Position prospects Taylor Lindsey, C.J. Cron, and Kaleb Cowart are all held back by other issues. It would seem like Cron is blocked at the major league level, as is Lindsey if he remained at second base. At least for two more years. Though the Angels might love to replace Freese with a great hitting prospect at third base, Cowart is only 21 and he hit just .221/.279/.301 at AA last season.
So he's not likely to replace Freese this year, if ever.
LA's major league team at least has Mike Trout, which is something that their minor league system can't say anymore. They can't even really say that they've got a "Dallas McPherson" or a "Brandon Wood."
And yet somehow, the Angels ceiling this year is still 100 wins and a World Series trophy. They have one player that almost certainly will be an MVP candidate, and two players that could feasibly bounce back despite what the warning signs have shown. It wasn't long ago that Pujols and Hamilton were also out-of-this-world hitters.

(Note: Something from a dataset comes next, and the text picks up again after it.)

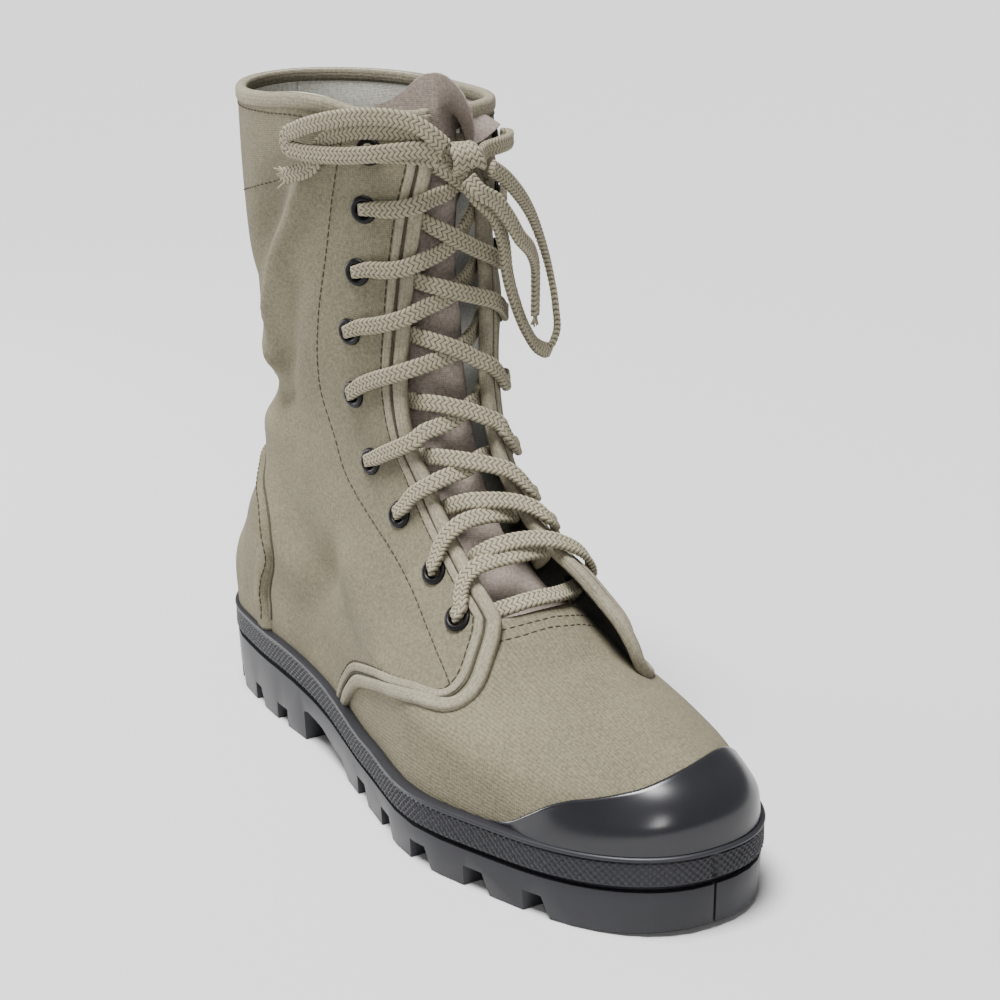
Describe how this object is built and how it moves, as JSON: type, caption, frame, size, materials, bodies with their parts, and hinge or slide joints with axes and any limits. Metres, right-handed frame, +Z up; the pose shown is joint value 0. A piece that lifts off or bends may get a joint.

If the rotation remains healthy and gets a boost from one or two of their young starters, they won't be that bad in that are either.
The downside, of course, is that the Angels could also conceivably lose 90 games and be looking down the barrel of a whole lot more money owed to Pujols and Hamilton. It's more probable that they'll finish the season regretting at least one of those contracts moreso than they even do right now. The Trout deal was almost certainly a great one, but it's the first great contract that they've handed out in quite awhile.
It might be the last significant contract that they'll sign for quite some time, at least until they can get rid of one of the bad ones, or win despite them.
On Monday, Trout homered in his first plate appearance, and he did it against arguably the best pitcher in the game. And the Angels lost to the Mariners 10-3.
Might wanna get used to this, Mike.
(Writers note: Since originally writing this on Monday, Trout's Angels fell again to the Mariners, this time 8-3.)